Médias sociaux / médias traditionnels : les nouveaux enjeux
- Impact de ces 'nouveaux médias' (en l'occurrence les blogs, les réseaux sociaux tels que Twitter et Facebook). Ce qui me semble essentiel et assez nouveau est que ces 'nouveaux media' changent la chronologie de l'information, et imposent plus de réactivité, de rapidité aux journalistes sous peine d'être dépassés. Dépassés par d'autres médias certes loin d'être toujours aussi légitimes, mais qui, indéniablement, ont habitué le lecteur/internaute à avoir l'info de manière presque instantanée... Du coup, on commence à voir ce phénomène par exemple en presse quotidienne ou en presse hebdo : lorsqu'un journaliste a une info importante, il la sort d'abord sur le site web de son média, sous forme d'un indiscret un d'un article assez bref. Si les délais de décalage avec la parution papier ne sont pas trop importants, il y consacrera un article plus développé, plus léché, dans son journal papier. Les réseaux sociaux impliquent par ailleurs que l'info doit être marketée, donc valorisée, relayée par ces mêmes réseaux sociaux...
Exemple intéressant de ce changement de chronologie, on a vu récemment une journaliste dévoiler un scoop directement sur son fil Twitter. Mi-octobre, un twitt de Fabienne Schmitt de la corres' de la presse annonçait que Martin Bouygues avait convoqué Nonce Paolini et Axel Duroux pour arbitrer leurs conflits. Résultat : l'info a été reprise partout avec citation de son twitt comme source, elle a été interviewée par Canal + et RTL... Et elle s'est vérifiée par la suite, comme on le sait, avec le départ quelque peu précipité d'Axel Duroux cette semaine...
Autre fait, des journalistes commencent à cultiver leur "auto-marketing" (ou personal branding), et du coup émergent hors-rédaction : que ce soit avec leur fil Twitter perso, ou leur blog... Les media sociaux sont d'autant plus bienvenus pour les journalistes indépendants, qui acquièrent ainsi une visibilité plus importante grâce à ces nouvelles vitrines. Dans les rédacs, ces nouvelles vitrines gênent parfois aux entournures certains rédacs chefs, d'autant qu'un journaliste qui blogue a de facto sa propre tribune, il devient en quelque sorte éditorialiste, et peut publier des billets sans le filtre d'un rédacteur en chef...

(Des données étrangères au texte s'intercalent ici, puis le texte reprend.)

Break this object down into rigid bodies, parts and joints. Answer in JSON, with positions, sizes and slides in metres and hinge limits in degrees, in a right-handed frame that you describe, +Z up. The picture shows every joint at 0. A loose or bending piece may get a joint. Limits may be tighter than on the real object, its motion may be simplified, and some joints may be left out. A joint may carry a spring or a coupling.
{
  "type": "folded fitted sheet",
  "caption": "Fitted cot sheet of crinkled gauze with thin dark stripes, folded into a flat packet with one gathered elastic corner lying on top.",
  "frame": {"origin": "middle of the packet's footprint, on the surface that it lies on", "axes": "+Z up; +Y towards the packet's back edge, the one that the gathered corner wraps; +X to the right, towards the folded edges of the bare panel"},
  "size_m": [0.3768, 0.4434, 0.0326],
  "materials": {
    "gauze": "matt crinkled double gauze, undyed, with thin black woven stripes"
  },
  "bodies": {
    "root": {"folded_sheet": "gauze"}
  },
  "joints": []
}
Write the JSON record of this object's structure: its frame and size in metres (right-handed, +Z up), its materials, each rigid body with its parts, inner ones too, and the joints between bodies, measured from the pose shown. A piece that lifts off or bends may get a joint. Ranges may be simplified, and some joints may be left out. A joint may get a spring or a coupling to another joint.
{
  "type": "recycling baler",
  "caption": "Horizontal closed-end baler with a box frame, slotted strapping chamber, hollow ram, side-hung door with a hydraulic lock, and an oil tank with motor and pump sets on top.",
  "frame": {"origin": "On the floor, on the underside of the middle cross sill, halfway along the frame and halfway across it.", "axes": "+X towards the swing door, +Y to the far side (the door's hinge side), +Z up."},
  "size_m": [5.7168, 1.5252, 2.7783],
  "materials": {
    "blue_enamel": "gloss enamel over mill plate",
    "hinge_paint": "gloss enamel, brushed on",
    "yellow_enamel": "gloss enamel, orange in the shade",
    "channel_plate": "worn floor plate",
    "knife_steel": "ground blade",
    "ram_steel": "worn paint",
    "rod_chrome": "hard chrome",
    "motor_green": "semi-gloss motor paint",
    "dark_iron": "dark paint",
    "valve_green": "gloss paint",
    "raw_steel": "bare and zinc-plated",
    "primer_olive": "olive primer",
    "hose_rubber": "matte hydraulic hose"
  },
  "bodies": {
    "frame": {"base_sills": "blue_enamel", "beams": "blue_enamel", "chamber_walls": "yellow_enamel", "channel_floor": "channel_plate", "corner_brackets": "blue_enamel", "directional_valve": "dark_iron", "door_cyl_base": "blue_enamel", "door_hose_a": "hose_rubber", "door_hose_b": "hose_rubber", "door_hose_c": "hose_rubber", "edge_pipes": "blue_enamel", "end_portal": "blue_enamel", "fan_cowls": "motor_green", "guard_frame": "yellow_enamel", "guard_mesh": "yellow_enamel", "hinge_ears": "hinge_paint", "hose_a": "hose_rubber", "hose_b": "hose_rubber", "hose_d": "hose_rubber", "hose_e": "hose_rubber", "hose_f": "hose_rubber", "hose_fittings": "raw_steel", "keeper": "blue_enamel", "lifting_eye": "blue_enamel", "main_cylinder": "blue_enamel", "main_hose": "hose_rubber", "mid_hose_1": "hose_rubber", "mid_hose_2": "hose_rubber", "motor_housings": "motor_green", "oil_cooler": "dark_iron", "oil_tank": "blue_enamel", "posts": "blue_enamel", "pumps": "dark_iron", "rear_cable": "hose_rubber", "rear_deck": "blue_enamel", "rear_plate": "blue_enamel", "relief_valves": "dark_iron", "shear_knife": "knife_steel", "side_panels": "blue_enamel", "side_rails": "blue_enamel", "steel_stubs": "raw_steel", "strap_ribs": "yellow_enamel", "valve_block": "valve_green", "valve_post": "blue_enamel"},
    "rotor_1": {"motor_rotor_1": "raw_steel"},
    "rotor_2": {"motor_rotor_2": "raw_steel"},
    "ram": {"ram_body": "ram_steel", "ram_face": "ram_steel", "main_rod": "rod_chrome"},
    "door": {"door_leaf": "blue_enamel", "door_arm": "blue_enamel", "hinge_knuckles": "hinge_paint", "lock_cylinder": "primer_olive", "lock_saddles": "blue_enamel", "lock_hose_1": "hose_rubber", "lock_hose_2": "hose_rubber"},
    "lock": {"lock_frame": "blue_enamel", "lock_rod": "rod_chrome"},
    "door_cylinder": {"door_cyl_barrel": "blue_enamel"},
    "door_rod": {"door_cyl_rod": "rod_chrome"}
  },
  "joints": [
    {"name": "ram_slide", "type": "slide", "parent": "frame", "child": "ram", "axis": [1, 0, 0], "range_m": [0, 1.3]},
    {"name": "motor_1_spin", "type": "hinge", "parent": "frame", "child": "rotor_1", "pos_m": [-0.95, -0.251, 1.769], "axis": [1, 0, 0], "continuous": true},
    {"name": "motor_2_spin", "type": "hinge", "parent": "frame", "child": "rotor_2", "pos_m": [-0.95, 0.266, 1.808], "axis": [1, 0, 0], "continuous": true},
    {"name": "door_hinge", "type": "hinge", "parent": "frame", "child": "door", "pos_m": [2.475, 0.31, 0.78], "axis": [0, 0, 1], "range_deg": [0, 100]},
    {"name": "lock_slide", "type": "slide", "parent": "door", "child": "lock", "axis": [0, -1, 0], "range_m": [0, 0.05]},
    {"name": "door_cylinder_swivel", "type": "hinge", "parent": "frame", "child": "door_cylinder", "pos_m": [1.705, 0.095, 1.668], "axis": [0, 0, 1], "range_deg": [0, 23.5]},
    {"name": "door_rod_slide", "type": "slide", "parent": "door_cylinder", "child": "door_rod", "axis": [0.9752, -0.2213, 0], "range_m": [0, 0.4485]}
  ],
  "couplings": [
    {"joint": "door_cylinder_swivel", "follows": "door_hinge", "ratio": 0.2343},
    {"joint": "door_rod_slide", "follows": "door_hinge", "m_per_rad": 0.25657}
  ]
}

Mais clairement, quelques journaux prennent en compte ces nouveaux usages, et ouvrent leur propre plateforme de blogs sur leur site web, où les journalistes sont invités à bloguer. Je citerais au premier chef le groupe Express-Roularta (mon employeur donc), avec notamment la plateforme de blogs de L'Express.fr, mais aussi Le Nouvel Obs, Challenges, Les Echos (dans ce dernier cas, ce sont surtout les éditorialistes qui bloguent)...
En revanche, les rédactions commencent à réfléchir, parfois, à des guidelines. Dans mon groupe, j'ai rédigé une ébauche de 'charte des blogs' (destinée aux blogueurs externes et internes). On voit aussi fleurir en ligne des guides, comme ce "Guide de déontologie des médias sociaux pour journalistes" mis en ligne par la journaliste et blogueuse Gina Chen, ou encore les très avisés "22 conseils pour les journalistes à l'heure du web" par Dan Gillmor (auteur de "We are media"), publiés dans le Guardian.

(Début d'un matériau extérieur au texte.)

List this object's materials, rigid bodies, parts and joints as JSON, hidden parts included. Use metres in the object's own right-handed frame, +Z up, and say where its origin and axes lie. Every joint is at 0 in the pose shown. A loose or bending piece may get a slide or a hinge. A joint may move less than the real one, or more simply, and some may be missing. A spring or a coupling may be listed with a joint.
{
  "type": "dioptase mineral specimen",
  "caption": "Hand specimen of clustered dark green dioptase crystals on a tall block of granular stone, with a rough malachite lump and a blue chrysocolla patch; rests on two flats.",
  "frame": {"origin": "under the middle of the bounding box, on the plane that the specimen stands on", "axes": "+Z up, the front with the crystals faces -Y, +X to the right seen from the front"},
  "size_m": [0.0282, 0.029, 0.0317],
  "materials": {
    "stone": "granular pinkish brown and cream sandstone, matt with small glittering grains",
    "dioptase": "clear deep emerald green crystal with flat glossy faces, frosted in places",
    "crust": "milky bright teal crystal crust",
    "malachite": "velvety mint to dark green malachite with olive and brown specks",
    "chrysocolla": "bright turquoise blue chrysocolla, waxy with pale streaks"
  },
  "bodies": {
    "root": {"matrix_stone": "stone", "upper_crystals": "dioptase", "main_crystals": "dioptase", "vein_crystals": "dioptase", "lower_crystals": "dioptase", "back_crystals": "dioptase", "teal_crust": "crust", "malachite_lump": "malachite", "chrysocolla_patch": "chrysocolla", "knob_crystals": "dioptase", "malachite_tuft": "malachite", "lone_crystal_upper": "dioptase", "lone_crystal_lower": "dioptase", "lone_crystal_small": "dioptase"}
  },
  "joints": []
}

Dans un genre plus extrême, il y a ce précédent du Washington Post, où les journalistes se sont vus édicter des règles très strictes quant à leur utilisation de Twitter (en gros, ils ne doivent pas y émettre d'opinions perso ou politique en tant que membres du journal), parce qu’un des rédacteurs en chef donnait trop son opinion sur son compte Twitter
Comment les médias classiques peuvent intégrer ces médias sociaux dans leur offre (en clair, y a-t-il un business ?)

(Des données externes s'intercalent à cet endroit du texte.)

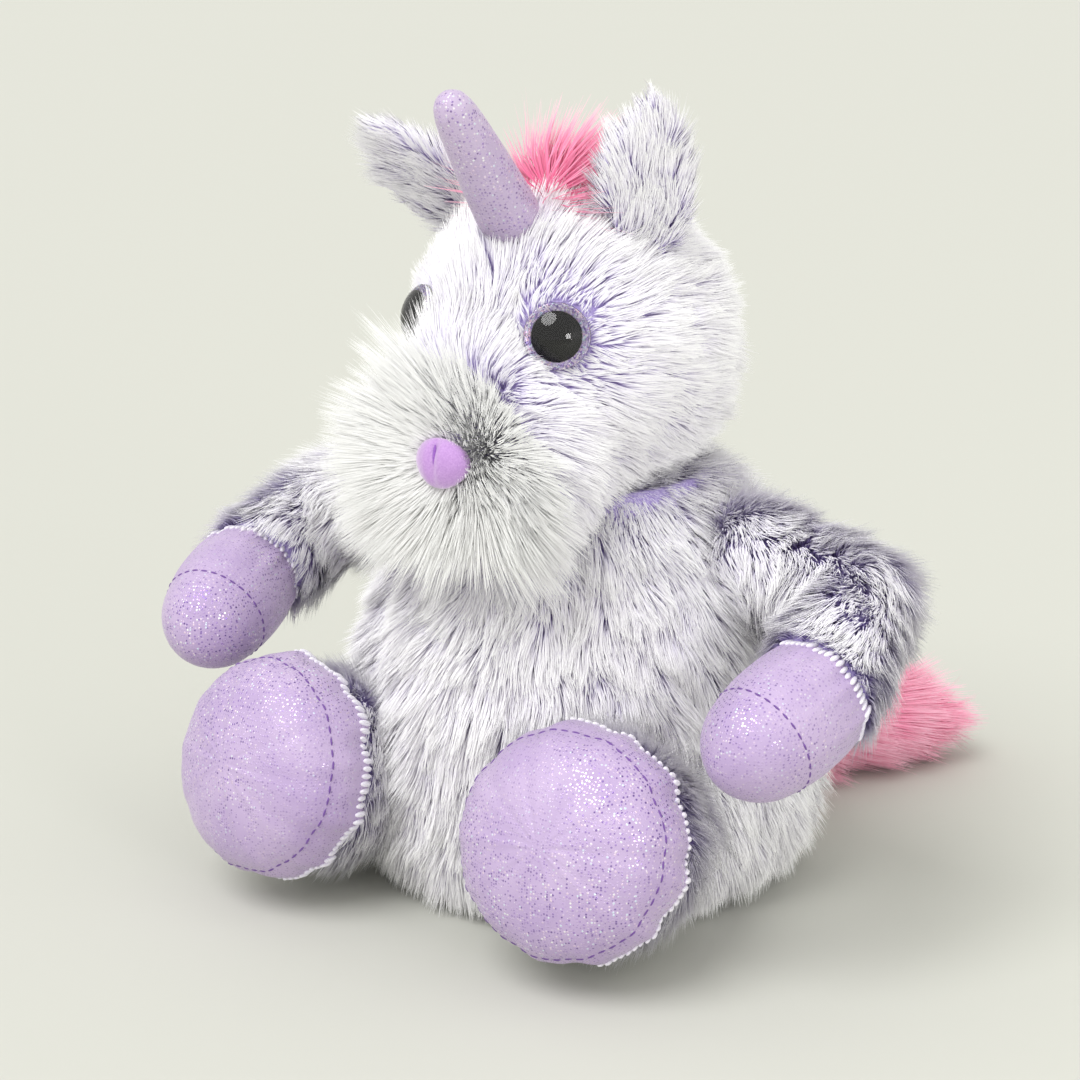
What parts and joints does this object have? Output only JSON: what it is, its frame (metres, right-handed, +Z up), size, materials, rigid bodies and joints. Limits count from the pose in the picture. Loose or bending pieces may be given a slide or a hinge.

La table ronde a le plus pêché sur ce point : y a-t-il un business model qui s'esquisse autour de cette dose de médias sociaux à la sauce 2.0 ? Pour ma part, j'ai cité une des nouvelles tentatives, dans la presse éco et financière, avec les aventures Wansquare et LeCrible.fr, que j'évoquais dans ce billet.
De manière générale, je pense que les journaux ont tout intérêt à valoriser leurs contenus et leurs archives, donner à leurs lecteurs la possibilité de les trier de manière personnalisée. Le New York Times a par exemple lancé un outil qui permet au lecteur de trier les articles disponibles en ligne par tags et par mots-clés, et de générer ses flux RSS personnaliséés. Mais le problème est toujours le même : faut-il faire payer ces services ? Le NY Times est peut-être le média qui a le plus innové en ligne avec ce genre d'outils... Mais cette semaine encore, il annonçait 100 départs de journalistes, rappelait Stéphane Zibi (Spread Factory) lors de la table ronde. Dans la même veine, le Financial Times a lancé Newsift, un moteur de recherche sur les entreprises et secteurs d'activités, qui permet de faire remonter ses articles sur une base sémantique.
Autre possibilité à explorer par les journaux, proposer des flux d'informations hyperlocaux : ce que propose le Huffington Post, pais aussi, en France, des titres de PQR tels que Paris-Normandie, ou encore Le Télégramme, comme je l'expliquais dans ce billet.